AMH - 18__ml.18_kernel

Introduction

Suppose you have \(5\) runners who enter a race and get the following times: \begin{align} & 3 \text{ min } 56 \text{ sec} \\ & 4 \text{ min } 1 \text{ sec} \\ & 4 \text{ min } 17 \text{ sec} \\ & 6 \text{ min } 53 \text{ sec} \\ & 7 \text{ min } 2 \text{ sec} \\ \end{align} You are to classify the racers by skill level. You could do this in several ways. For example, maybe the first \(3\) runners are in a 'fast' class and the last \(2\) runners are in a 'slow' class. Or, the classes could be divided by the minute on which a runner finished. So the first runner is in class '3,' the next two are in class '4,' the next is in class '6' and the last is in class '7.' However, that division may be unfair because the second runner is only \(5\) seconds behind the first, and they were placed in a class with a runner who is \(16\) seconds slower.

The kernel density algorithm is a way to create classes algorithmically.

Description

Kernel densities can be used to form clusters of real-valued data in \(n\)-dimensions. For each data point \(d\) with value \(x,\) add a function \(f_d\) such that the maximum of \(f_d\) is \(d\) and \(f_d\) is decreasing as points get further from \(d.\) So, if \(\mathcal{D}\) is the set of all data points, you get a function \[f(x) = \sum_{d \in \mathcal{D}} f_d(x)\] Given two points \(x\) and \(y,\) one can define a line segment connecting \(x\) and \(y\) as a continuous function \(f_{(x,y)}(t),\) \(0 \leq t \leq 1,\) such that \(f_{(x,y)}(0) = x\) and \(f_{(x,y)}(1) = y.\) The points \(x\) and \(y\) are in the same class if there exists a line segment \(f_{x,y}(t)\) that does not have a local minimum in \((0,1).\) Otherwise, \(x\) and \(y\) are in different classes.

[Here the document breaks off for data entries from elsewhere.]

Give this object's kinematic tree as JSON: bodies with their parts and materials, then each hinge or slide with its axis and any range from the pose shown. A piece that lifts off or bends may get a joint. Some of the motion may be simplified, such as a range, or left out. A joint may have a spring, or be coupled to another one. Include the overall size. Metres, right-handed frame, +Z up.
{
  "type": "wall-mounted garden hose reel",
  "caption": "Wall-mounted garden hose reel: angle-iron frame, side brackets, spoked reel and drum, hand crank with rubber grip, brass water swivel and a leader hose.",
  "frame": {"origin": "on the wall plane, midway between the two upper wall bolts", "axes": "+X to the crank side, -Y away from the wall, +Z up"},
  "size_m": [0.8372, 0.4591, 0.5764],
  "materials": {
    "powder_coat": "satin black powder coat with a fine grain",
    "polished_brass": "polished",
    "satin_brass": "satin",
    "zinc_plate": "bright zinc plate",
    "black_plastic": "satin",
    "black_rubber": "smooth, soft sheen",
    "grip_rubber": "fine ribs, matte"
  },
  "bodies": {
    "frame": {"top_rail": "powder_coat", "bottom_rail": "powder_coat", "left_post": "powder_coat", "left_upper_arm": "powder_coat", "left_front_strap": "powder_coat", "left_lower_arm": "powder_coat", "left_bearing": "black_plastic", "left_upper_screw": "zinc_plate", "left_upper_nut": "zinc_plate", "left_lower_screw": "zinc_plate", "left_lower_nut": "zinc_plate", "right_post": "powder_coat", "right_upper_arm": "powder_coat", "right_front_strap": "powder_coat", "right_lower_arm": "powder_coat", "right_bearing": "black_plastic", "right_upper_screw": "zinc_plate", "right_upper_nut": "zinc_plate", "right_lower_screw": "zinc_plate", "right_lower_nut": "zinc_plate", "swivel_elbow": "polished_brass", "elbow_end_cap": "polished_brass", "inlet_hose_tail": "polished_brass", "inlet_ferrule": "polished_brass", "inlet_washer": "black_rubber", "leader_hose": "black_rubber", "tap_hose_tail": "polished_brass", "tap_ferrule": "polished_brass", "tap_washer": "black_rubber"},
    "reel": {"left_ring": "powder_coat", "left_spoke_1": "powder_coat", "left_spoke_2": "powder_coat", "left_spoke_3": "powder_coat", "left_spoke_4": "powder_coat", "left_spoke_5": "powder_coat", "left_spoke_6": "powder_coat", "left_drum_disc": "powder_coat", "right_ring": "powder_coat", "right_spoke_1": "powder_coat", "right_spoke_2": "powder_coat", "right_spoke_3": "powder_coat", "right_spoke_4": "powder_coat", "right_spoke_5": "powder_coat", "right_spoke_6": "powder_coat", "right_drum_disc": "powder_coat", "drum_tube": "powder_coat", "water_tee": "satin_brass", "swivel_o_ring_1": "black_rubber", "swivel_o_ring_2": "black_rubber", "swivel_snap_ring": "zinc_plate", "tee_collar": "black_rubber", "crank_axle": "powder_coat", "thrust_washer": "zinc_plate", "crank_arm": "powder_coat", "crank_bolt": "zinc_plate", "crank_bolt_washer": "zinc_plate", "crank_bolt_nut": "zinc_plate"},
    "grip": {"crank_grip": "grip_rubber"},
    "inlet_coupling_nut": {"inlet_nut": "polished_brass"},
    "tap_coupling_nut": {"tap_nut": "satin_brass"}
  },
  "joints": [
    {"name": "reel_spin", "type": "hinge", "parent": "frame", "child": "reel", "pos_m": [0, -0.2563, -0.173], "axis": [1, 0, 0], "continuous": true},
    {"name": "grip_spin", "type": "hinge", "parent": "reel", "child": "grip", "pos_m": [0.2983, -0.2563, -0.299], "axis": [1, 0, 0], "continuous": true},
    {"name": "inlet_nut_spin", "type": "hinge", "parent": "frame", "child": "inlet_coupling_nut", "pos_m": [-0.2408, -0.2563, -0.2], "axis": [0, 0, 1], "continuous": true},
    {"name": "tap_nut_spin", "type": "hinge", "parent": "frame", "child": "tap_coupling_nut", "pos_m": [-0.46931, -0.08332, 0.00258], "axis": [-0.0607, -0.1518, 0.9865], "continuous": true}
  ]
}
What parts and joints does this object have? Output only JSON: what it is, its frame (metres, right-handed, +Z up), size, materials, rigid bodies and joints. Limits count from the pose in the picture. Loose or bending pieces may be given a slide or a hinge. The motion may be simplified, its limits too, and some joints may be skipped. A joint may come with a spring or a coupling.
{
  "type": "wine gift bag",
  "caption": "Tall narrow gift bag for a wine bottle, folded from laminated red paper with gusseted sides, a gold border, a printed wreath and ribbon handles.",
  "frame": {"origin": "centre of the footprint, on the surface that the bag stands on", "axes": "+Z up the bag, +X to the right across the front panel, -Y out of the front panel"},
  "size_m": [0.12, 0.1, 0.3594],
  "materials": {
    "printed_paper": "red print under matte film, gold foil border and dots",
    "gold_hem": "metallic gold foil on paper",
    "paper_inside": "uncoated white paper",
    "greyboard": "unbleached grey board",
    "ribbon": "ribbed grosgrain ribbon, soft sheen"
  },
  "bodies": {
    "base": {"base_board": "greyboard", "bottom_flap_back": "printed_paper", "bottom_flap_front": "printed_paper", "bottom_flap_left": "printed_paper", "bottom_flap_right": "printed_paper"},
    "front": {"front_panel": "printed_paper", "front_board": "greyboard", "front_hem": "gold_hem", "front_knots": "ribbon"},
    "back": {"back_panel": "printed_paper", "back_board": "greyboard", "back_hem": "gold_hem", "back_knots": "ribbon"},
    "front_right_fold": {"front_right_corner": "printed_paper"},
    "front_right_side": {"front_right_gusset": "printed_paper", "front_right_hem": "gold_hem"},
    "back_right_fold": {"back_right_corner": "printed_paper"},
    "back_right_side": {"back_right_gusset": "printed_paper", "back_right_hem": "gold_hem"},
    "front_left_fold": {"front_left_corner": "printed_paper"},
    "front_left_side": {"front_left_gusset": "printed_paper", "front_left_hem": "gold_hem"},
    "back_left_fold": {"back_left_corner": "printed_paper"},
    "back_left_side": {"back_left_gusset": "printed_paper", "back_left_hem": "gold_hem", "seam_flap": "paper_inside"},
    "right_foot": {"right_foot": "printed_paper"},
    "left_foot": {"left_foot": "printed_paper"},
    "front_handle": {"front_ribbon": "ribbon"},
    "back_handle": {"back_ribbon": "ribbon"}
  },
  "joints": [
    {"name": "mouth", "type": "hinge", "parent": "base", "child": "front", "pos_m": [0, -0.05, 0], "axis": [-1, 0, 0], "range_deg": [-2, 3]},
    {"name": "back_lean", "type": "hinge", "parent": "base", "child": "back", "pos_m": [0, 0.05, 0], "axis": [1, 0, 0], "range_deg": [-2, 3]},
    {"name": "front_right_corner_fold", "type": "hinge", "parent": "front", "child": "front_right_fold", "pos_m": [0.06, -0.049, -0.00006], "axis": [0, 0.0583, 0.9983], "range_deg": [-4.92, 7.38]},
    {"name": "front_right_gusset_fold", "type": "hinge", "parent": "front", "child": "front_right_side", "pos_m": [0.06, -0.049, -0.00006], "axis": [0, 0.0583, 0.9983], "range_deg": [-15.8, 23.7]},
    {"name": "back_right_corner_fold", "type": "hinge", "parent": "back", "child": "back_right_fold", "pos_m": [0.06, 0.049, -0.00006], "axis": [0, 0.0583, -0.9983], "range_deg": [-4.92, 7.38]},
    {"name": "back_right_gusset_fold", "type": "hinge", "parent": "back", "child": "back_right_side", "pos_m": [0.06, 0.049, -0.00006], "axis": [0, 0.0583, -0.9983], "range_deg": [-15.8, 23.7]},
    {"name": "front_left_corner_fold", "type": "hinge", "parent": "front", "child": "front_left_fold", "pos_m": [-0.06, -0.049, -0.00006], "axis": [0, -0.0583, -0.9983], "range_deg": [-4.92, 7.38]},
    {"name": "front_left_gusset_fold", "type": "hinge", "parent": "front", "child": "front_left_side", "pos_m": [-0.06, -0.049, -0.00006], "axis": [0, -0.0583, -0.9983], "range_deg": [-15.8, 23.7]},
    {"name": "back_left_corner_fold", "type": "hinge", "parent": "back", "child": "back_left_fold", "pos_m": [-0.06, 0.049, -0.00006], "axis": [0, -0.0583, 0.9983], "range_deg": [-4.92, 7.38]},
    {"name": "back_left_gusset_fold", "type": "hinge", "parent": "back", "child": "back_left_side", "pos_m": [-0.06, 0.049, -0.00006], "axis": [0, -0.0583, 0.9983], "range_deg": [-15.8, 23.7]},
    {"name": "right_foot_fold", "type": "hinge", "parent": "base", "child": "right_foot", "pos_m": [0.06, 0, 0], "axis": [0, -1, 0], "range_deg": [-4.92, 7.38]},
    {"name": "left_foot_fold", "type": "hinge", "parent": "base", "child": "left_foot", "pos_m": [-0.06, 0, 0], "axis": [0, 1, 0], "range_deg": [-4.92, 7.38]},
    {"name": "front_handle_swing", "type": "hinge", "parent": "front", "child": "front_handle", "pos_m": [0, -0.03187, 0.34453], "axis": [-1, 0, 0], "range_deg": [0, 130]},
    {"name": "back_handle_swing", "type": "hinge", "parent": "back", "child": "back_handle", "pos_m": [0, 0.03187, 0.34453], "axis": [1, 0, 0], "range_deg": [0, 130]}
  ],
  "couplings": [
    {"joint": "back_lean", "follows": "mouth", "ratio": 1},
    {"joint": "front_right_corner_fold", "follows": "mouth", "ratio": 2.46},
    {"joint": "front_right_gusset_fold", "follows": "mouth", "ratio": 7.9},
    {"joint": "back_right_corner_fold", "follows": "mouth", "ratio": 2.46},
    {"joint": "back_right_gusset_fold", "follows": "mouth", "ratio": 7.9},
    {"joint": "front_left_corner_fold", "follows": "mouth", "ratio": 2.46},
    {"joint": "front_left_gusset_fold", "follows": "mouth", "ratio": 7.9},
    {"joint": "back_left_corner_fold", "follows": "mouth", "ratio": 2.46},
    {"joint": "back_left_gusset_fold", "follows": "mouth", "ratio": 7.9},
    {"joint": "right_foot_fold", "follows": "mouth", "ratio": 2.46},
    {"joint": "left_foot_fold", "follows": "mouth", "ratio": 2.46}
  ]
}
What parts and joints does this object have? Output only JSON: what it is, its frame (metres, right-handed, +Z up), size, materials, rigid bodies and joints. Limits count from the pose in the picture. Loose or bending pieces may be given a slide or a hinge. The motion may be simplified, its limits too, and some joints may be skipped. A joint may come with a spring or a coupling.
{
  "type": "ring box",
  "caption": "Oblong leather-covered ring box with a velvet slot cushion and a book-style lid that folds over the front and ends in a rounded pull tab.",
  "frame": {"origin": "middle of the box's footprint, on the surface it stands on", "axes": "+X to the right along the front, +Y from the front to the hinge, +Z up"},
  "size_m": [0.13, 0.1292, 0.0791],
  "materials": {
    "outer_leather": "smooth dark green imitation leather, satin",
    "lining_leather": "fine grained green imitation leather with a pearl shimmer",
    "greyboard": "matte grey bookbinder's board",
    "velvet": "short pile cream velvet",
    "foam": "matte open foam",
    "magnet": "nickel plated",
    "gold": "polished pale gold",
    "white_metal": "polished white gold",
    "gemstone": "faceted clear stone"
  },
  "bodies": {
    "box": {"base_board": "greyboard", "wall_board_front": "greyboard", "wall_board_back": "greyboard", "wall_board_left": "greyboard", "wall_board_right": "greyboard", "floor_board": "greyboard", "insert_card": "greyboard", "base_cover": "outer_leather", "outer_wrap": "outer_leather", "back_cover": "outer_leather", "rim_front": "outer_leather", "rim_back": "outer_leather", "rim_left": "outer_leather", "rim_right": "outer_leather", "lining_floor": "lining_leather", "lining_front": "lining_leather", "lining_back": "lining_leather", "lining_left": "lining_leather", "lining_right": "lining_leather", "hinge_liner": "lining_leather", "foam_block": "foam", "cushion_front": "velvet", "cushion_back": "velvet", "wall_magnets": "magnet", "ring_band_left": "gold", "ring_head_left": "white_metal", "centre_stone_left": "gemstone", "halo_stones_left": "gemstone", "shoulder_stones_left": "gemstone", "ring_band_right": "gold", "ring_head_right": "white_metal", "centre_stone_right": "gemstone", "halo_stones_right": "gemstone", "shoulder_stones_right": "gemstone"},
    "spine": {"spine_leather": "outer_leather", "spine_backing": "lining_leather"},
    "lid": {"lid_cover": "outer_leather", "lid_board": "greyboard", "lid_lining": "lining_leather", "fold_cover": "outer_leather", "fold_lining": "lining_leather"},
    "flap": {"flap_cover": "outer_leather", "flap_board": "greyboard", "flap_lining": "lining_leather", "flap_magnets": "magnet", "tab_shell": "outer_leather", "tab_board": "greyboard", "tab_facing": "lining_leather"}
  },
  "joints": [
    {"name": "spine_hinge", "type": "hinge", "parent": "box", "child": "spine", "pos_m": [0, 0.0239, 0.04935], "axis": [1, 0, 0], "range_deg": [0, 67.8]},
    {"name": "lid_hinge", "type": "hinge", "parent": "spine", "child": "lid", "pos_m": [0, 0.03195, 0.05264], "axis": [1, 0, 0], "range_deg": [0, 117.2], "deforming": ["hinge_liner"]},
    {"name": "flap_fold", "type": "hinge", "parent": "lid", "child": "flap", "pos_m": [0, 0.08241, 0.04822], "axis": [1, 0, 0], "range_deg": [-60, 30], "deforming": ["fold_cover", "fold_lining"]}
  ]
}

One way to visiualize the algorithm is to imagine a hill with a peak at each data point. If there are two nearby data points, then the hills at each point will combine to make one big hill. If two data points are on the same hill, then they are in the same class. If they are on different hills, they are in different classes.

A common function to use is a normal distribution curve. Given a variance \(\sigma^2\) and a data point \(d\) at \(x,\) the curve is \[f_d(t) = \frac{1}{\sqrt{2\pi \sigma^2}}e^{-(t-x)^2/\sigma^2}\] For larger clusters of points, use a higher variance. A high variance has short, flat curves. For smaller clusters, use a lower variance. A low variance hsa tall, thin curves.